I am never doing this
again.
I can do this. I’m never doing this again.
This was my mantra during the brief hours of labor with my
second child, our daughter, Juniper. It was a strange second birth, preceded by
my water naturally breaking at home, and a day spent watching HGTV while waiting for labor to start. It was strange in that it was very unlike Milo’s birth, which
was preceded by a week of cyclical back
labor and long nights of pain and fatigue. I know I’m in good company when I say that, though they were different experiences, I'm glad both are over.
As I mentioned, by this point Craig and I had already decided that after this we weren’t going to be trying for more biological kids. (It's the plan, anyway.) So, in those hours of labor, I found some slight
relief in the idea that this would be my final act of uterine madness. No more screaming, crouched in the hospital shower. No more mortar-and-pestle
pain in my hips. No more counterpressure.
No. More. Counterpressure.
Though labor was in many ways, exactly as painful as they
say it is (whoever they are), through it I became the recipient of an extraordinary gift.
You might expect me to list my children here, but you’d
be wrong. My children are undoubtedly two of the most incredible and
overwhelming gifts I’ve ever received, but the gift I’m referring to is
something I didn’t expect:
Moms.
I have been given the gift of moms. In fact, I have been given the Flying V of moms.
It is a grand understatement to say that this has surprised
me. Before having Milo, I was so unversed
in the language of parenting, of children and really, of empathy, that I was blind to the cause of mothers, even if I already counted them among my friends. I could
love and appreciate my own mom and mother-in-law, and I could respect my peers
who had children, but I put very little effort into understanding the hard work,
long-game strategy and deep value of what they were investing in as parents,
and specifically, as moms. I
should really go around and ask the forgiveness of every mama I’ve ever known,
because I was just so terribly lazy in my friendships with them. Their interests weren't mine. The kids were noisy. The diapers were... diaper-y.

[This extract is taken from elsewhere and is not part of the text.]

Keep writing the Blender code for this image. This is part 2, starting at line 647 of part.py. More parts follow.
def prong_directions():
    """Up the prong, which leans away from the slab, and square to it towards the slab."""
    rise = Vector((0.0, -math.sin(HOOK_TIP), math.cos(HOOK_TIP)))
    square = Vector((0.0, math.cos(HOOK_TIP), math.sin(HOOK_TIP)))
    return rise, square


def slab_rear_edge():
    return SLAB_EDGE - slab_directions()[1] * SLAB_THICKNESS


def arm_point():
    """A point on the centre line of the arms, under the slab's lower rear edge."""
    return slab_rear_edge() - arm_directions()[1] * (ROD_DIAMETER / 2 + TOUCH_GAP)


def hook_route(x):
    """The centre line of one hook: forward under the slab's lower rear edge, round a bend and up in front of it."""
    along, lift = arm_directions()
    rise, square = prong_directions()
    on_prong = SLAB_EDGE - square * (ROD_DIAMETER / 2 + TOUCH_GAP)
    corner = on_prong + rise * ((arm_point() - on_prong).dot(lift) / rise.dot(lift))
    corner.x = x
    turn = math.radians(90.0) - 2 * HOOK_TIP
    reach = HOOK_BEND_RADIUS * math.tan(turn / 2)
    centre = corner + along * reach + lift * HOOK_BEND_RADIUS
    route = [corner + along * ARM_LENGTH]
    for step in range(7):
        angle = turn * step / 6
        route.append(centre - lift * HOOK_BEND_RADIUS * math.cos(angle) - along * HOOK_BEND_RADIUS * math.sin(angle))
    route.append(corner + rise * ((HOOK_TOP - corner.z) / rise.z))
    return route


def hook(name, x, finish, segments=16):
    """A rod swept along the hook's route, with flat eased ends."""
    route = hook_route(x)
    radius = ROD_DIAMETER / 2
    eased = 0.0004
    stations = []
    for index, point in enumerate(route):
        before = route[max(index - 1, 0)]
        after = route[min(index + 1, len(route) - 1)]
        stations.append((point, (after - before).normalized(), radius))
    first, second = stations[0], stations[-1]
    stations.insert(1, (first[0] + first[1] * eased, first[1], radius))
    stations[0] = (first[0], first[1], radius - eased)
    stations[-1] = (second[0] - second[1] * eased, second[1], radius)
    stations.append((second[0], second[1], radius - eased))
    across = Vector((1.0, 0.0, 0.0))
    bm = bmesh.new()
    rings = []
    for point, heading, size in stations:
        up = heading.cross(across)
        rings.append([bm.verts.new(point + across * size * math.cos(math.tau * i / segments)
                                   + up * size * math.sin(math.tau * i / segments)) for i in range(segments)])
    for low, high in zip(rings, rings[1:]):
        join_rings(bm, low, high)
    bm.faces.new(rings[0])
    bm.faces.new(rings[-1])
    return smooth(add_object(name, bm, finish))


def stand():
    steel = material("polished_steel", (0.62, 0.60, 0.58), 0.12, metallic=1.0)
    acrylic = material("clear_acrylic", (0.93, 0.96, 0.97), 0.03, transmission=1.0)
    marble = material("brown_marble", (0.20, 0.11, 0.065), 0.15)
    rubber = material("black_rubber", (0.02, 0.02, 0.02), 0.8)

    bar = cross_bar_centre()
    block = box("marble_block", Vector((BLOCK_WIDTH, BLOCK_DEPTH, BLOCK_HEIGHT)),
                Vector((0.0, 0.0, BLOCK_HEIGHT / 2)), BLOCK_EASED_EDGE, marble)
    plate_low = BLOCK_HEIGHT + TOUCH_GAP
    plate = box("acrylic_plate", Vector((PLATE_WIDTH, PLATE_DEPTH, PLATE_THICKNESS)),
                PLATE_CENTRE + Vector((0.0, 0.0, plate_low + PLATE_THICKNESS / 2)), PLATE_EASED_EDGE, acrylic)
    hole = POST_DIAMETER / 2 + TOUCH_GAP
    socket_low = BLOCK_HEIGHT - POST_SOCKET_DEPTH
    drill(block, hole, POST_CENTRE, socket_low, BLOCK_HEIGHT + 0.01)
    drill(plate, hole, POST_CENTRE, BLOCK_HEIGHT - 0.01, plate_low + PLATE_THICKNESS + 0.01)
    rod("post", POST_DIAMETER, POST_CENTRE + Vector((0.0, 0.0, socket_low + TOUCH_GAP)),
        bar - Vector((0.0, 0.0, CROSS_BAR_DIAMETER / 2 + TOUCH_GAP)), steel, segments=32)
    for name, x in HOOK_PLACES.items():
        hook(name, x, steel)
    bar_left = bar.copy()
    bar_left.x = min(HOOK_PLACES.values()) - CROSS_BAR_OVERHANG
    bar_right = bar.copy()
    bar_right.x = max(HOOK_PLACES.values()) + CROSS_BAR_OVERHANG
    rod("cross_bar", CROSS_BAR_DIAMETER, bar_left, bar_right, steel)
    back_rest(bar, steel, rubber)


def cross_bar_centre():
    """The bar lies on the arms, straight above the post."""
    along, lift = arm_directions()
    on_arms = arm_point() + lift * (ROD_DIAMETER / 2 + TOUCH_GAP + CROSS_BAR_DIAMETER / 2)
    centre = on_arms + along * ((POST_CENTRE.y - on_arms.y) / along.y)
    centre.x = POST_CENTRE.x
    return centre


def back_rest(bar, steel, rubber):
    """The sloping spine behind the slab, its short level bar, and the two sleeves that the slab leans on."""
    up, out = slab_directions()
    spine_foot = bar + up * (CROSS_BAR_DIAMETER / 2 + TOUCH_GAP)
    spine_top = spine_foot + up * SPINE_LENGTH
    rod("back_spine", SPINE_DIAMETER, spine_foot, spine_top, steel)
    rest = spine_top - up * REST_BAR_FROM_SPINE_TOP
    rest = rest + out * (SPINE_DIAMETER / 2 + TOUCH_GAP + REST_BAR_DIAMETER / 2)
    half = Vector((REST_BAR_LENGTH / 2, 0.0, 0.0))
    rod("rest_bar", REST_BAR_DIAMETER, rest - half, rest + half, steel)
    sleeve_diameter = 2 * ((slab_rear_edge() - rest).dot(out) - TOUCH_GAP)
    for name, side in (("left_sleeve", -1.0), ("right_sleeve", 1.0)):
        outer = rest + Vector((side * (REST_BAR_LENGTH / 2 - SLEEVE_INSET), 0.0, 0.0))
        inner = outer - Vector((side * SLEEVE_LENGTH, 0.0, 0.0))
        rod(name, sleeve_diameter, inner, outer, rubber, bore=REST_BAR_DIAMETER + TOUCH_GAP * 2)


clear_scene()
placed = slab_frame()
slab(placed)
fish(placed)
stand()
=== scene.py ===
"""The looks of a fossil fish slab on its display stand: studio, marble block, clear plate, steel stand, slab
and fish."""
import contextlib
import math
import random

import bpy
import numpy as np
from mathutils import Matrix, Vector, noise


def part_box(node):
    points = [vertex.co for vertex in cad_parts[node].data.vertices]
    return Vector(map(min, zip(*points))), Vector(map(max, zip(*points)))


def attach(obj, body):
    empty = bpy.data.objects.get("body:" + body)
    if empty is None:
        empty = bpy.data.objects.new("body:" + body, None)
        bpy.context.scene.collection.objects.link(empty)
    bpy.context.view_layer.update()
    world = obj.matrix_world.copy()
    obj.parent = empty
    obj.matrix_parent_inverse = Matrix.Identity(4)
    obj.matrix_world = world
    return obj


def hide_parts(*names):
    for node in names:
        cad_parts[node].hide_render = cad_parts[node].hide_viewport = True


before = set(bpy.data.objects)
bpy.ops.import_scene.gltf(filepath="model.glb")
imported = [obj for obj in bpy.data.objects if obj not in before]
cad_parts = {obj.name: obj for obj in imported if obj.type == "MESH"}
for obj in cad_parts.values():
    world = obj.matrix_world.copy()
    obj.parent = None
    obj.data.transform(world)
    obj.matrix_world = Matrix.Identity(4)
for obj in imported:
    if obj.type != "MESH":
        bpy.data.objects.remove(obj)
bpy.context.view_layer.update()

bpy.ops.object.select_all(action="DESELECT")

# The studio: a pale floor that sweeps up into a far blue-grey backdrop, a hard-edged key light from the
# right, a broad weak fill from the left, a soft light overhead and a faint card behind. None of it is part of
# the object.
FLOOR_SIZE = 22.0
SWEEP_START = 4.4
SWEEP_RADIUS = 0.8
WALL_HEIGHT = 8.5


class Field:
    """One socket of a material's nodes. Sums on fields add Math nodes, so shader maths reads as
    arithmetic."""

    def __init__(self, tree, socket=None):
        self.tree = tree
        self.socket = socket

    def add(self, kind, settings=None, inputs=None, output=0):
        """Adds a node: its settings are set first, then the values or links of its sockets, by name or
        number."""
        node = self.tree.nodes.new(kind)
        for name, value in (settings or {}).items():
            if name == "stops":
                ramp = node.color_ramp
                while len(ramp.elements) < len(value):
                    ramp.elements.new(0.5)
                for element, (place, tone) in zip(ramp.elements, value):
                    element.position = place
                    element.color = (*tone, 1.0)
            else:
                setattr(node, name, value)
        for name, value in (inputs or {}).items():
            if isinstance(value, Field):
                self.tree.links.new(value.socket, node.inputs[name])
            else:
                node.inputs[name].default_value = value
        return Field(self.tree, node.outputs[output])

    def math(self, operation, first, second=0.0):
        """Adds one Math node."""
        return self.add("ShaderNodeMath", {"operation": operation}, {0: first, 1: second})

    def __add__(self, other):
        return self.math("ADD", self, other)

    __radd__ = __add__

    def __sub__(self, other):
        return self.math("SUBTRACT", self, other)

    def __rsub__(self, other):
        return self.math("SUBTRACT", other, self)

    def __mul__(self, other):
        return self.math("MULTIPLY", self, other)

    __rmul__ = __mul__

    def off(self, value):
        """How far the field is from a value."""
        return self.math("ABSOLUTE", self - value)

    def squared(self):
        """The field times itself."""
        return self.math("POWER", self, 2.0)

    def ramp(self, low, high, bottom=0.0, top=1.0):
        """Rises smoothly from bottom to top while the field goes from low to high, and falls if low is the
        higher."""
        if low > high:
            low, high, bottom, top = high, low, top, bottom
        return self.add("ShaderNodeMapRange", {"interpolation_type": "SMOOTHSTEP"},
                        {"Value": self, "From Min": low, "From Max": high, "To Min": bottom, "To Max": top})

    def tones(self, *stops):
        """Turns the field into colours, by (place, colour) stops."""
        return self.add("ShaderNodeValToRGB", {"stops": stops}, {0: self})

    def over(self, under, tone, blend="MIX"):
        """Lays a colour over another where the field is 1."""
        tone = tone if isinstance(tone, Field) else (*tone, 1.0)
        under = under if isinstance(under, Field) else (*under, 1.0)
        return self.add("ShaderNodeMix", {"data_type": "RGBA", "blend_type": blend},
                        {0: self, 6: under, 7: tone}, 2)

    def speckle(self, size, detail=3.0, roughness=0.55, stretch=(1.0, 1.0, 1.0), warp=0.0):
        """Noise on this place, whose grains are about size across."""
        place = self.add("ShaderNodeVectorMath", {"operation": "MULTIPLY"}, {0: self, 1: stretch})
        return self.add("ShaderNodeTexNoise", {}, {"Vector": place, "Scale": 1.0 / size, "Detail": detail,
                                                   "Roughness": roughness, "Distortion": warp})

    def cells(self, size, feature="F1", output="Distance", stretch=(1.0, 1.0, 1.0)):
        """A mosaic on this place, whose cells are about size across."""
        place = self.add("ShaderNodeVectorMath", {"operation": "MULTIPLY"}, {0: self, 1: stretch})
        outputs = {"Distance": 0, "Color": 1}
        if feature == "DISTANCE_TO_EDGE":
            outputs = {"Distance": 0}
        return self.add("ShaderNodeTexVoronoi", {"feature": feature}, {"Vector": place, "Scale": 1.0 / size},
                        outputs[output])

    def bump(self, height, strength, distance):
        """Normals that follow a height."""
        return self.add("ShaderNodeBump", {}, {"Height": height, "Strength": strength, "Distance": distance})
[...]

Note that this is my story as an individual, and has
no – read: ZERO – bearing on how others relate to parents. For example, I am awestruck by how so many
of the people who we’ve gotten to work with over our years in the camp industry, whether age 15 or 50, have been perceptive and intentional and kind in how they have befriended me as a
mom, all with what seems to be genuine warmth and interest. This wasn’t my way.

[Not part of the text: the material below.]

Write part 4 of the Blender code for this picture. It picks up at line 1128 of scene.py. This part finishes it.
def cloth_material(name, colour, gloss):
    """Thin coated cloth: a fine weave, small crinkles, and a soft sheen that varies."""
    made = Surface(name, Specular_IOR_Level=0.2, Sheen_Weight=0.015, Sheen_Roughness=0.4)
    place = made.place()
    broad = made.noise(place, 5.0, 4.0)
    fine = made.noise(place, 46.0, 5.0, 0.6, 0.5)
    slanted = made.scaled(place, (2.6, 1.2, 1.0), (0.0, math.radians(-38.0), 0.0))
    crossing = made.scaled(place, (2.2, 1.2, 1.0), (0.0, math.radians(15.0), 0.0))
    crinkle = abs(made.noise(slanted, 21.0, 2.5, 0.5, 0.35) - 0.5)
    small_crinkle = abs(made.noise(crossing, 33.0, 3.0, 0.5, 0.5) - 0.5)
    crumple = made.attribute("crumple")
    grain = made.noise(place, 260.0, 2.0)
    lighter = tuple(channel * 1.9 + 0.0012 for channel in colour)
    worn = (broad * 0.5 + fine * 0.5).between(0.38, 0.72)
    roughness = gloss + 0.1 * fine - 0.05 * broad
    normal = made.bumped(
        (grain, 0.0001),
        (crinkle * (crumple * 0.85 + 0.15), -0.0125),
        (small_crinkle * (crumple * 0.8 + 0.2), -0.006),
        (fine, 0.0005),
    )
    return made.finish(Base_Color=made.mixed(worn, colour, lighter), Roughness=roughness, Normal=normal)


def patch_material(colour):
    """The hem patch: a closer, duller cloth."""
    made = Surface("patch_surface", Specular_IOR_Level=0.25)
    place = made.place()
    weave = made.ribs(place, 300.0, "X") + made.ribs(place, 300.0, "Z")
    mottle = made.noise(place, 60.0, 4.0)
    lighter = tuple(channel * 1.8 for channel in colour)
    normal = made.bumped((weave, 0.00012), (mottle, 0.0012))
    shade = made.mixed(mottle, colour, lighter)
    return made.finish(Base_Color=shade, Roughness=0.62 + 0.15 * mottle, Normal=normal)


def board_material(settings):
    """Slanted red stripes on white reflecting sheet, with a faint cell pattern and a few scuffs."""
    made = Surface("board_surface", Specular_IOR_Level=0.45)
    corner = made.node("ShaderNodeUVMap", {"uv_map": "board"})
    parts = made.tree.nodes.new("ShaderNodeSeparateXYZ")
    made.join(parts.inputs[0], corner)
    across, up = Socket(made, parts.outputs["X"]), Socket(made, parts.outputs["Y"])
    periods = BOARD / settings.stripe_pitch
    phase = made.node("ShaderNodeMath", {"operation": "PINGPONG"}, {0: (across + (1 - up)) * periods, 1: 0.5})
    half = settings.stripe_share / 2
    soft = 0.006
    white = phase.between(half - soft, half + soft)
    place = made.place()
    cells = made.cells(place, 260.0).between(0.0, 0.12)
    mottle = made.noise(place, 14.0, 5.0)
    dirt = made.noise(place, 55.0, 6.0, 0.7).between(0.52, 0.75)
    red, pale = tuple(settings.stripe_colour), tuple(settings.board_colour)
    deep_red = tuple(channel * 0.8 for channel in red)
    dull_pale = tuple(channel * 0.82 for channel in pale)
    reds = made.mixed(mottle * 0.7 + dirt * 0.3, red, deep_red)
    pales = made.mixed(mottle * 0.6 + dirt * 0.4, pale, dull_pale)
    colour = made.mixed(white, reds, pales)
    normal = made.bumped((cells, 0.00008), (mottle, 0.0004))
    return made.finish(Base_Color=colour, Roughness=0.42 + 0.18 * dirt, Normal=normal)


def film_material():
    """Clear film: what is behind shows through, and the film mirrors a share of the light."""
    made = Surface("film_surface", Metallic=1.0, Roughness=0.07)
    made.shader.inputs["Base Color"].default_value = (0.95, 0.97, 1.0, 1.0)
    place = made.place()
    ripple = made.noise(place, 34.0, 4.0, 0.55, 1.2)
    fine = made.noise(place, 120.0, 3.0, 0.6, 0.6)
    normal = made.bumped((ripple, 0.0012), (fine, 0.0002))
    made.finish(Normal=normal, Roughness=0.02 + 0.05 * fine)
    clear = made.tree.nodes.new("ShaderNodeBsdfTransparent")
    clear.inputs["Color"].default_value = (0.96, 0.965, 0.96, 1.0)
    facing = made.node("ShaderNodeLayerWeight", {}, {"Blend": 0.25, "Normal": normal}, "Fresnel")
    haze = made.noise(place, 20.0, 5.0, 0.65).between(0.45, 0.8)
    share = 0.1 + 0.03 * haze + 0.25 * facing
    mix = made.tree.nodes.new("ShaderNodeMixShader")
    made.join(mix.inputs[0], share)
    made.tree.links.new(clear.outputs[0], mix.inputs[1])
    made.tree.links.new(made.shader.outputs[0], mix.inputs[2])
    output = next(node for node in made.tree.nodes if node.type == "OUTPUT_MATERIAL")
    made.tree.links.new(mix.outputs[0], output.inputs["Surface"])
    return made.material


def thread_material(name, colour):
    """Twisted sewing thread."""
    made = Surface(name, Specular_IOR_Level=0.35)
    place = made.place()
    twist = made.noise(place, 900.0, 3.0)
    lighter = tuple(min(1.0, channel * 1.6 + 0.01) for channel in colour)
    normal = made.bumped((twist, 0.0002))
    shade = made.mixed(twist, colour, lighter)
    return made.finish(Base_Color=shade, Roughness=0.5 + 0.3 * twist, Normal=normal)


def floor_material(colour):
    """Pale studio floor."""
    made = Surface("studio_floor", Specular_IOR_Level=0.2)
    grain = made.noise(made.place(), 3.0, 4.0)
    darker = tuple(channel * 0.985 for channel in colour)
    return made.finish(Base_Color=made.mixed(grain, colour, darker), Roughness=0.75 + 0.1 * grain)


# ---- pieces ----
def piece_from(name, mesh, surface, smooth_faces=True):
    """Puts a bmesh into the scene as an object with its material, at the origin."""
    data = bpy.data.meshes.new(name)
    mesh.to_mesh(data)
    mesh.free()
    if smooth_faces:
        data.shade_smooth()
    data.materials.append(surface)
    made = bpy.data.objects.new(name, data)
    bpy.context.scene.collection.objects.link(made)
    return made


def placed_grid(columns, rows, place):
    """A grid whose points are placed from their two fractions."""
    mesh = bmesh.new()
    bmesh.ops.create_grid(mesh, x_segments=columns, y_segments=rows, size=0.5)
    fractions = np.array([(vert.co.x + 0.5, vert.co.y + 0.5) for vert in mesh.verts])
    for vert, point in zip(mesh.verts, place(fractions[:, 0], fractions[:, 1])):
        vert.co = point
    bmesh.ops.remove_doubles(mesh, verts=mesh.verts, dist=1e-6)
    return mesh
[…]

I wasn’t nearly as gracious.
And yet, despite my under appreciation and lack of effort
into really knowing mothers, I currently
find myself completely surrounded by an astounding group of these women. I wore their pants while I was pregnant. My children are clothed in their children’s clothes. I have snort-laughed at their texts at
three in the morning, and found relief at their stories of pebbles being crammed up
little noses and daughters eating paint chips and overstressed relationships in the violent wave-pool of kid-dom. They have
been some of the most encouraging people I’ve ever encountered, many of them all the while running their own ever-changing, ax-swinging gauntlet of parenthood.
This is my Flying V. They are transparent, strong, honest, forgiving and have a killer
instinct for when toddlers are up to no good with the toilet paper roll. And they are diverse. They are ten years younger than me and ten years older. They are mothers and they are
super-mothers, who’ve already done the dance once and are now
grandparents. They are liberal and
conservative. They are urban and rural. They are single, married, and divorced. They are like me, and they are not like me.
And yet they hover and protect.
And yet they fly together.
This weekend, I celebrate you mamas. I sit and think about your impact on
not only your families, but on the other parents and caretakers who share your world. I know that many women who desperately
desire to have children aren’t given the chance or don’t have the opportunity,
but, oh,
if
they
could,
I would wish on them a tribe like you.